Skógafoss waterfall, South Coast of Iceland

Skógafoss waterfall, South Coast of Iceland


Next, I hopped over to Denmark for 6 days, just enough time to visit the main sights of Copenhagen while trying not to starve (food is so expensive here) and then a couple of days in Helsingör where Hamlet castle stands. Hamlet was even in residence when I visited!


I spent the following two weeks in Sweden visiting Göteborg, Örebro (I have a friend there) and of course beautiful Stockholm.

The Stockholm and Swedish Tourism Offices really spoiled TBEX participants with two pre-conference tours, and for many, a post-conference FAM trip to a lesser known region of the country. I visited art museums with a guide, ate the Nobel 2015 dinner, and toured the region of Småland with a small group of bloggers for three days. And then of course, there were the parties, including one where I dressed up as a flapper from the 1920s!

View of Stockholm from City Hall tower

View of Stockholm from City Hall tower

Montreal and Eastern Townships (Canada)

In early September I was back in Montreal for a very special event. My best friend from high school and I decided to spend a long week-end together in the Eastern Townships of Quebec to celebrate 40 years of friendship. She not only picked the destination but pretty much organized the whole trip since she was very familiar with the towns of Compton and Coaticook, making it a very easy trip for me.

It was a fun but busy week-end of agro-tourism, hiking and chatting. I was even able to get us comped tickets to Foresta Lumina, a sound-and-light show in the local forest that really put Coaticook on the map.

Hiking in Coating Gorge Park

Hiking in Coating Gorge Park

Los Angeles, USA

My last trip of the year was to Los Angeles to visit another friend for American Thanksgiving in late November. There was a lot of eating involved, and not so much touring, but I still managed to see a few new neighbourhoods, including a hike to the Griffith Observatory at the top of Griffith Park, with amazing views over downtown LA and all the way to the ocean.

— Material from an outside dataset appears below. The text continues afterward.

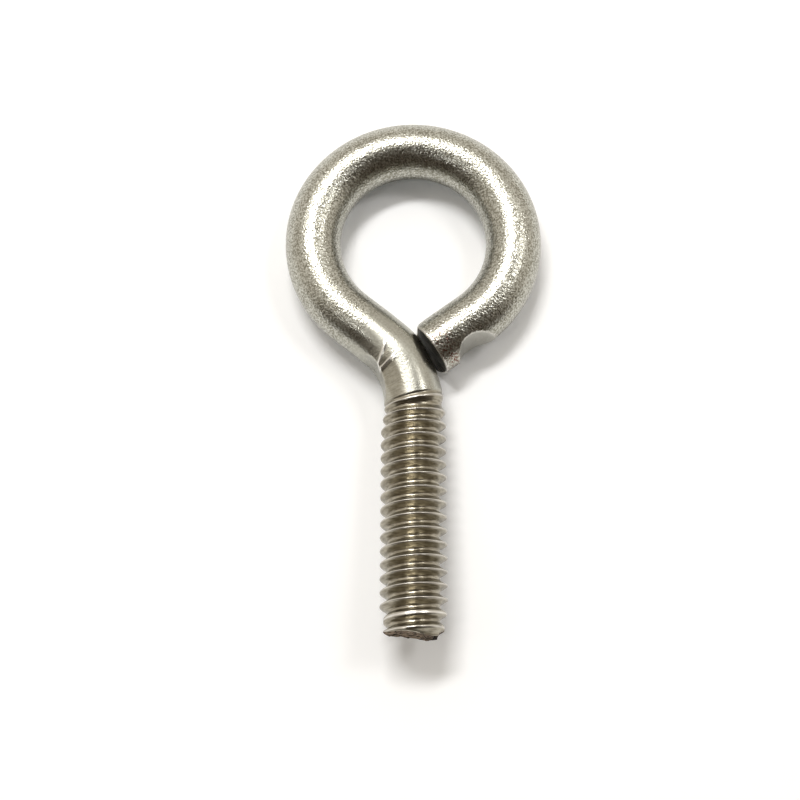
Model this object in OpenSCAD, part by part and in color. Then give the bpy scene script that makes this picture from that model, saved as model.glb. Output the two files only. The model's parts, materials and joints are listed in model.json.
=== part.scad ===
// Eye bolt bent from one length of round stainless wire, with an open eye and a rolled 1/4-20 thread.
// It lies as it comes to rest, on the far side of its eye and on the first full turn of its thread:
// X across the eye, Y along the bolt from the tip to the eye, Z up from the surface. The origin is at
// the middle of the outline's base.

/* [Wire] */
// Diameter of the bare wire, which is the blank that the thread is rolled on
wire_d = 5.4; // [4.4:0.1:5.8]

/* [Eye] */
// Inside diameter of the eye
eye_in = 14.3; // [11:0.1:24]
// Length of the straight leg between the eye's bend and the neck's bend
leg_len = 2.7; // [0.5:0.1:8]
// Radius of the neck's reverse bend, to the middle of the wire
neck_r = 10.5; // [8:0.1:14]
// Slope of the open tail, measured from the line across the eye
tail_angle = 36; // [30:0.5:42]
// Gap between the neck and the corner of the sheared tail
tail_gap = 0.55; // [0.1:0.05:2]
// Width of the rolled edge round the sheared tail
tail_edge = 0.35; // [0.1:0.05:0.8]

/* [Shank] */
// Angle at which the shank rises out of the plane of the eye
shank_rise = 5; // [0:0.5:8]
// Outside diameter of the screw thread
thread_d = 6.2; // [6.1:0.02:7.5]
// Distance from the neck's bend to the first full turn, over which the thread runs out
runout_len = 2.4; // [1:0.1:6]
// Length of the thread at its full diameter
thread_len = 15.9; // [8:0.1:60]

/* [Tip] */
// Length of the lead-in taper
taper_len = 1.3; // [0.6:0.1:3]
// Diameter of the wire's end after the taper
tip_d = 5.4; // [4.8:0.1:6]
// Length of the rounded end, from the taper to the sheared face
nose_len = 1.3; // [1.2:0.05:2.5]
// Diameter of the sheared face
nose_d = 4.4; // [3:0.1:4.6]
// Slant of the sheared face, which is lower on the left
shear_angle = 9; // [2:1:14]

/* [Mark of the closing die on the tail] */
// Distance from the tail's end to the deepest point
tail_mark_at = 3.85; // [3:0.05:5]
// Depth
tail_mark_depth = 0.53; // [0.2:0.01:0.7]
// Length on the side of the tail's end, which is the steeper
tail_mark_steep = 2.1; // [1.5:0.1:2.6]
// Length on the side of the eye
tail_mark_long = 2.9; // [2.2:0.1:4]
// Direction that it faces, where 0 is straight up and 90 is outward
tail_mark_turn = 67; // [40:1:90]

/* [Mark of the bending pin on the neck] */
// Distance from the lower end of the neck's bend to the deepest point
neck_mark_at = 6.7; // [5.5:0.1:7.5]
// Depth
neck_mark_depth = 0.53; // [0.2:0.01:0.7]
// Length on the side of the eye, which is the steeper
neck_mark_steep = 2; // [1.5:0.1:2.6]
// Length on the side of the shank
neck_mark_long = 5.2; // [3:0.1:5.4]
// Direction that it faces, where 0 is straight up and 90 is into the bend
neck_mark_turn = 84; // [60:1:90]

/* [Hidden] */
$fn = 64;

wire_r = wire_d / 2;
thread_r = thread_d / 2;
// The runout starts inside the neck, this far back and this far below the wire's surface, and has
// come out of the wire where the neck's bend ends
runout_back = 1.3;
runout_sink = 0.2;
runout_r = wire_r + 0.3 * (thread_r - wire_r);
// The eye's bend radius, to the middle of the wire
bend_r = eye_in / 2 + wire_r;

// The neck's bend is centred beside the shank, with the straight leg tangent to both bends
neck_y = -sqrt(pow(bend_r + neck_r, 2) + pow(leg_len, 2) - pow(neck_r, 2));
neck_centre = [-neck_r, neck_y];
// Direction from the eye's centre to the point where the leg leaves the eye
leg_angle = 360 + atan2(neck_y, -neck_r) - atan2(leg_len, bend_r + neck_r);
neck_sweep = leg_angle - 180;
eye_sweep = leg_angle + 90 - tail_angle;

// The tail starts a little way inside the eye's bend, and is a hair thinner so that it stays inside
lap = 0.2;
tail_r = wire_r - 0.02;
// It leaves the eye on the other side and stops tail_gap short of the neck
tail_start = bend_r * [sin(tail_angle), -cos(tail_angle)];
tail_dir = [-cos(tail_angle), -sin(tail_angle)];
tail_in = [-sin(tail_angle), cos(tail_angle)];
corner_from_neck = tail_start + wire_r * tail_in - neck_centre;
corner_reach = neck_r + wire_r + tail_gap;
along = corner_from_neck * tail_dir;
tail_len = -along - sqrt(along * along - corner_from_neck * corner_from_neck + pow(corner_reach, 2));

neck_mark_angle = neck_mark_at / neck_r * 180 / PI;
// How fast the hollow side of the neck curves towards a die that lies on it, for each millimetre squared
hollow = 1 / (2 * (neck_r - wire_r));

// Lengths along the shank, which starts at the lower end of the neck's bend
full_end = runout_len + thread_len;
shank_len = full_end + taper_len + nose_len;

// Lowest point of the first full turn, and the tilt that rests it and the eye's far side on the surface
foot_y = neck_y - runout_len * cos(shank_rise) - thread_r * sin(shank_rise);
foot_z = runout_len * sin(shank_rise) - thread_r * cos(shank_rise);
foot_slope = atan2(-foot_z, bend_r - foot_y);
rest_tilt = max(0, foot_slope - asin(wire_r / norm([bend_r - foot_y, foot_z])));

// Length of the outline at rest, from the eye's far side to the end of the shank. The low edge of the
// slanted face reaches a little past the end of the shank's length.
rise_at_rest = shank_rise + rest_tilt;
face_slant = tan(shear_angle) * cos(rise_at_rest);
face_reach = nose_d / 2 * (norm([face_slant, sin(rise_at_rest)]) - face_slant);
shank_reach = shank_len * cos(rise_at_rest) + face_reach;
overall_len = wire_r + (bend_r - neck_y) * cos(rest_tilt) + shank_reach;

// The eye's bend, the leg and the neck's bend, drawn with the leg upright and turned to its slope
module formed_wire() {
    rotate([0, 0, neck_sweep]) {
        rotate_extrude(start = 180, angle = -eye_sweep)
            translate([bend_r, 0]) circle(d = wire_d);
        translate([-bend_r, 0]) rotate([90, 0, 0]) cylinder(h = leg_len, d = wire_d);
        translate([-bend_r - neck_r, -leg_len])
            rotate_extrude(start = -neck_sweep, angle = neck_sweep)
                translate([neck_r, 0]) circle(d = wire_d);
    }
}

// The straight open tail, with the edge of its sheared end rolled over
module tail() {
    rotate([0, 0, tail_angle - 90]) translate([bend_r, lap]) rotate([90, 0, 0]) {
        cylinder(h = tail_len - tail_edge + lap, r = tail_r);
        translate([0, 0, tail_len - tail_edge + lap])
            cylinder(h = tail_edge, r1 = tail_r, r2 = wire_r - tail_edge);
    }
}

// The shank stands on the origin here: thread runout, full thread, lead-in taper and sheared end
module shank() {
    difference() {
        rotate_extrude() polygon([
            [0, -runout_back],
            [wire_r - runout_sink, -runout_back],
            [runout_r, 0],
            [thread_r, runout_len],
            [thread_r, full_end],
            [tip_d / 2, full_end + taper_len],
            [nose_d / 2, shank_len],
            [0, shank_len]
        ]);
        translate([nose_d / 2, 0, shank_len]) rotate([0, -shear_angle, 0])
            translate([-2 * thread_d, -thread_d, 0]) cube([4 * thread_d, 2 * thread_d, thread_d]);
    }
}

// Half of a die's outline beside the wire, where the wire runs along Y and X points out of it. The die
// is deepest at Y = 0 and leaves the wire's surface at Y = length. Hollow is that surface's own curve.
// The outline ends a little way past that, and before its circle turns back.
module half_die(depth, length, hollow) {
    radius = 1 / (2 * (depth / pow(length, 2) + hollow));
    reach = min(1.2 * length, 0.95 * radius);
    translate([wire_r - depth, 0]) intersection() {
        translate([radius, 0]) circle(radius);
        square([2 * wire_r, reach]);
    }
}

// A die lying across the wire at the origin, where the wire runs along Z and X faces outward
module die(depth, steep_len, long_len, turn, hollow = 0) {
    rotate([0, 0, 90 - turn]) rotate([90, 0, 0])
        linear_extrude(2 * wire_d, center = true) {
            half_die(depth, long_len, hollow);
            mirror([0, 1]) half_die(depth, steep_len, hollow);
        }
}

module tail_mark() {
    translate(tail_start + (tail_len - tail_mark_at) * tail_dir)
        rotate([0, 0, tail_angle - 90]) rotate([-90, 0, 0]) mirror([0, 1])
            die(tail_mark_depth, tail_mark_steep, tail_mark_long, tail_mark_turn);
}

module neck_mark() {
    translate(neck_centre) rotate([0, 0, neck_mark_angle]) translate([neck_r, 0])
        rotate([0, 0, 180]) rotate([90, 0, 0])
            die(neck_mark_depth, neck_mark_steep, neck_mark_long, neck_mark_turn, hollow);
}

module eye_bolt() {
    // The middle of the wire at the eye's far side is the point that the bolt tilts about
    color("silver") translate([0, overall_len / 2 - wire_r, wire_r])
        rotate([-rest_tilt, 0, 0]) translate([0, -bend_r, 0])
            difference() {
                union() {
                    formed_wire();
                    tail();
                    translate([0, neck_y]) rotate([90 - shank_rise, 0, 0]) shank();
                }
                tail_mark();
                neck_mark();
            }
}

eye_bolt();
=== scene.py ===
"""Looks of the eye bolt: bent stainless wire with a rolled thread, die marks and sheared ends."""
import json
from math import asin, atan2, cos, pi, radians, sin, sqrt

import bpy
import numpy as np
from mathutils import Matrix, Vector, noise


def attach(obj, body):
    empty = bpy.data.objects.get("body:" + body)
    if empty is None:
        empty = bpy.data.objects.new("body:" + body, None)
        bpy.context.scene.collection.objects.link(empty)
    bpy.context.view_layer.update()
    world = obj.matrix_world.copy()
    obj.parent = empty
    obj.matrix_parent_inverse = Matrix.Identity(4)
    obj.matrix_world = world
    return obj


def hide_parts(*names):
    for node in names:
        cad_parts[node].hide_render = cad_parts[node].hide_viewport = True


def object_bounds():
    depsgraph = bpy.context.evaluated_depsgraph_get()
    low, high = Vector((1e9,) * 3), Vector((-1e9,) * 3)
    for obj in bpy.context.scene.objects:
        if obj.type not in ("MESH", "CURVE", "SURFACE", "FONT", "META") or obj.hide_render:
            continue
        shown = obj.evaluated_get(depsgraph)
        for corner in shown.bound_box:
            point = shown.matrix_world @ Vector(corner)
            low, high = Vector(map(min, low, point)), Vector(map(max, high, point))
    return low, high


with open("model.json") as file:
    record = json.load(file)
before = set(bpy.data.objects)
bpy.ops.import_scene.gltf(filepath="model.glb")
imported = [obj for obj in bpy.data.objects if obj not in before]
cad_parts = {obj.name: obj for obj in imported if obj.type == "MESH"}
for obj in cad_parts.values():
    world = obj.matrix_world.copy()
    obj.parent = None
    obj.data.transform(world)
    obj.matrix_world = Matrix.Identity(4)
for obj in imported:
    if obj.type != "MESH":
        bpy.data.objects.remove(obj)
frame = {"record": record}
cad_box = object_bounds()
MM = 0.001

# Places that the frame gives, in millimetres
mounts = {mount["name"]: mount for mount in frame["record"]["mounts"]}
EYE_CENTRE = np.array(mounts["eye"]["pos_m"]) / MM
THREAD_R = mounts["thread"]["dims"]["r_mm"]
THREAD_LEN = mounts["thread"]["dims"]["length_mm"]

# Driving sizes of the wire, in millimetres and degrees
WIRE_R = 2.7
NECK_R = 10.5
LEG_LEN = 2.7
TAIL_ANGLE = 36
TAIL_GAP = 0.55
TAIL_EDGE = 0.18
RISE_BLEND = 1.5

# Driving sizes of the thread, which is 20 turns to the inch. CREST_AT is the place of a crest on the
# outer side of the wire, END_CUT is how much lower the crests are cut at the tip, and TIP_END is the
# distance along the wire to the middle of its sheared end.
PITCH = 1.27
ROOT_R = 2.38
CREST_FLAT = 0.05
ROOT_FLAT = 0.14
CREST_AT = 0.35
END_CUT = 0.38
TIP_END = 20.5

# Details that the tools left, in millimetres: the swell of the neck, how far the lower half of the
# tail's end reaches on, the depth and the length of its rolled corner, and the lip round the torn tip
NECK_SWELL = 0.27
TAIL_REACH = 0.35
CORNER_ROLL = 0.42
CORNER_LEN = 1.7
TIP_LIP = 0.09
TIP_RIM_R = 2.511

# Mesh density: the columns round the wire, the rows beside each crest and root of the thread, and the
# rings that close each sheared end, as shares of its radius down to its middle point
THETAS = np.arange(120) * 2 * pi / 120
END_SHARES = (0.96, 0.9, 0.82, 0.72, 0.62, 0.52, 0.42, 0.32, 0.22, 0.12, 0)
THREAD_OFFSETS = (0.05, 0.1, 0.17, 0.26, 0.35, 0.43, 0.49, 0.55)


# The eye's own axes: its plane is XY, its centre the origin, and the shank leaves along -Y and rises
eye_axis = np.array(mounts["eye"]["axis"])
FRAME_FROM_EYE = np.array(Matrix.Rotation(-atan2(eye_axis[1], eye_axis[2]), 3, "X"))
thread_axis = np.array(mounts["thread"]["axis"]) @ FRAME_FROM_EYE
thread_middle = (np.array(mounts["thread"]["pos_m"]) / MM - EYE_CENTRE) @ FRAME_FROM_EYE
RISE = asin(thread_axis[2])
BEND_R = cad_box[1].x / MM - WIRE_R


def to_frame(points):
    """Points in the eye's own axes, in millimetres, become points of the frame in metres."""
    return (np.asarray(points, float) @ FRAME_FROM_EYE.T + EYE_CENTRE) * MM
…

View of downtown Los Angeles from Griffith Observatory

View of downtown Los Angeles from Griffith Observatory

Starting 2017 on the right foot

I hope you enjoyed my retrospective 2016. What’s next?

I’m leaving for Spain in two weeks, where I’ll spend most of my time in the Canary Islands, a Zika-free destination that claims to have the perfect weather. I’d be happy with sun and temperatures above 16C right now. Toronto is so bleak in winter, it makes me feel depressed and low-energy.

Before I go though, I want to wish a Happy New Year to all the travel nuts out there. Keep reading and keep travelling!